L’Arctique est le meilleur exemple pour mettre en évidence l’interaction des phénomènes climatiques et les conséquences dramatiques à l’échelle de la planète. Depuis 2016, le réchauffement y a été parmi les plus importants : par moment de 20 degrés Celsius au-dessus de la moyenne avec pour conséquence la fonte des glaciers et du pergélisol. Si l’augmentation des mers qui en résulte a des conséquences sur les populations locales, elles sont particulièrement dramatiques pour les millions des personnes – partout dans le monde – qui vivent dans des zones côtières situées au niveau de la mer.1
Qu’en est-il au Québec?
La hausse des températures moyennes et les canicules qui se succèdent de façon alarmante ces dernières années, si elles semblent moins dramatiques qu’ailleurs dans le monde, ne sont pas vécues de la même façon par tous. Même à une échelle réduite, les phénomènes climatiques affectent différemment certaines catégories de personnes. Les îlots de chaleur, lieux où la température est significativement plus élevée, affectent davantage les quartiers défavorisés. Moins végétalisés, plus densément habités, avec une qualité de logement moindre – trop chaud l’été et trop froid l’hiver – ils rendent ces catégories plus vulnérables à l’effet des températures élevées.
Justice intergénérationnelle : 2030 c’est demain
La lutte contre les changements climatiques est une lutte pour la protection de l’environnement, mais surtout pour la protection de ceux qui nous suivront.
Les dernières décennies ont été témoin d’une reconnaissance de plus en plus grande de droits: droits des femmes, droits des travailleurs, droits des minorités ethniques ou sexuelles, etc. Une approche récente ouvre une nouvelle perspective sur les droits sociaux. Au centre de la lutte pour les droits humains émerge une notion de droits intergénérationnels sous-tendue par une question «quel monde voulons-nous laisser à nos enfants». Ceux qui nous suivront – qu’ils soient nés ou pas – vivront les conséquences de nos choix. Eux aussi ont aussi des droits.

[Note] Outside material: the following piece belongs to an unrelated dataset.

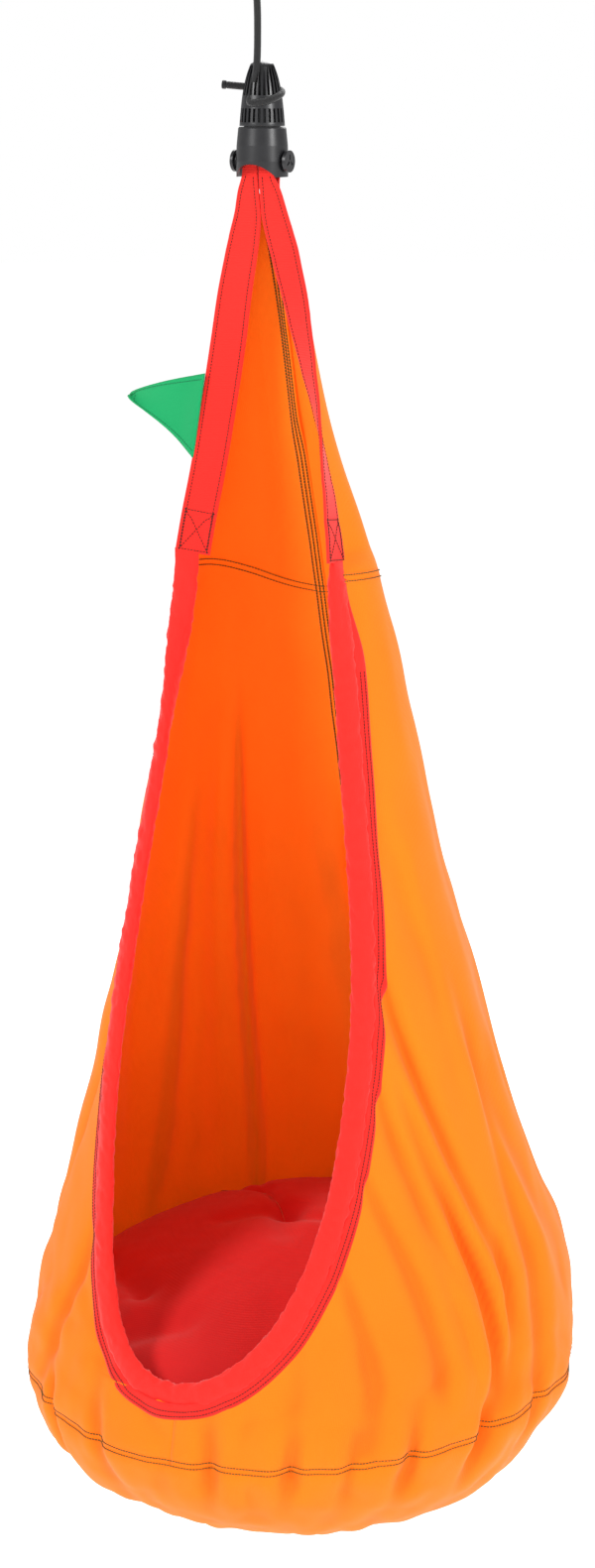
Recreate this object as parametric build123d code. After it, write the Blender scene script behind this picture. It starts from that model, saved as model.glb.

La prise en compte de ces droits intergénérationnels est relativement récente. C’est à la conférence des Nations unies pour l’environnement à Stockholm en 1972 que se trouvent associés les préoccupations environnementales et les droits des générations futures. Appelé Premier sommet de la Terre, l’environnement y devenait un enjeu majeur à l’échelle internationale. Le premier article de la déclaration finale énonce « … il (l’homme) a un devoir solennel de protéger et d’améliorer l’environnement pour les générations présentes et futures ». Dix ans plus tard, en octobre 1982, l’Assemblée générale des Nations unies proclamait la Charte mondiale de la nature qui réaffirme explicitement la notion de droits des générations futures.2
Ces générations ne peuvent se contenter de petites avancées – la théorie «des petits pas» que rejetait Nicolas Hulot lors de sa démission fracassante en direct à la radio. Ni des belles – mais fausses – paroles de Justin Trudeau : défendre à la fois l’environnement et les sables bitumineux. Ni de la vision politicienne : le développement durable – ou vert – en même temps que l’idéologie de la croissance. Nous ne sommes plus à l’étape de changer nos ampoules ; manger bio et local (pour ceux qui en ont les moyens), se déplacer en vélo, recycler, composter, etc. ne suffira pas. Agir individuellement oui, mais dans un grand sursaut collectif. Nous avons besoin d’un grand mouvement collectif, comme dans les années 60, quand le slogan «Maître chez nous» mobilisait tout le Québec. Les politiciens ne changeront que sous une pression populaire forte et permanente pour les forcer à travailler avec les scientifiques. Mais surtout il faut y croire! Ne jamais baisser les bras. En 1987, alors les trous dans la couche d’ozone menaçaient toute vie sur terre, le Protocole de Montréal, imposait l’interdiction des gaz CFC (gaz chlorofluorocarbures). Renforcé à plusieurs reprises, les scientifiques constatent aujourd’hui que les trous sont en train de se résorber et qu’ils le seront vers 2030. Il n’y a jamais de causes perdues d’avance. 50 000 personnes ont marché samedi le 10 novembre dans plusieurs villes du Québec. Si elles sont 1 million demain, elles seront la clameur qui remplacera le pouvoir des lobbies dans les décisions politiques. Ensemble, citoyens riches ou pauvres, artistes, intellectuels ou militants nous entamons la plus grande bataille de notre histoire. Celle que nous ne pouvons pas perdre parce qu’il n’y a pas de planète B !
Notes
- Voir l’excellent documentaire L’arche d’Anote de Mathieu Ritz sur l’archipel Kiribati, dans le Pacifique, qui sera inexorablement englouti dans l’espace d’une génération. https://rytz.co/portfolio/larche-danote/
- Résolution 37/7 de l’Assemblée générale des Nations unies votée par 111 voix, contre 18 abstentions et une opposition (celle des États-Unis).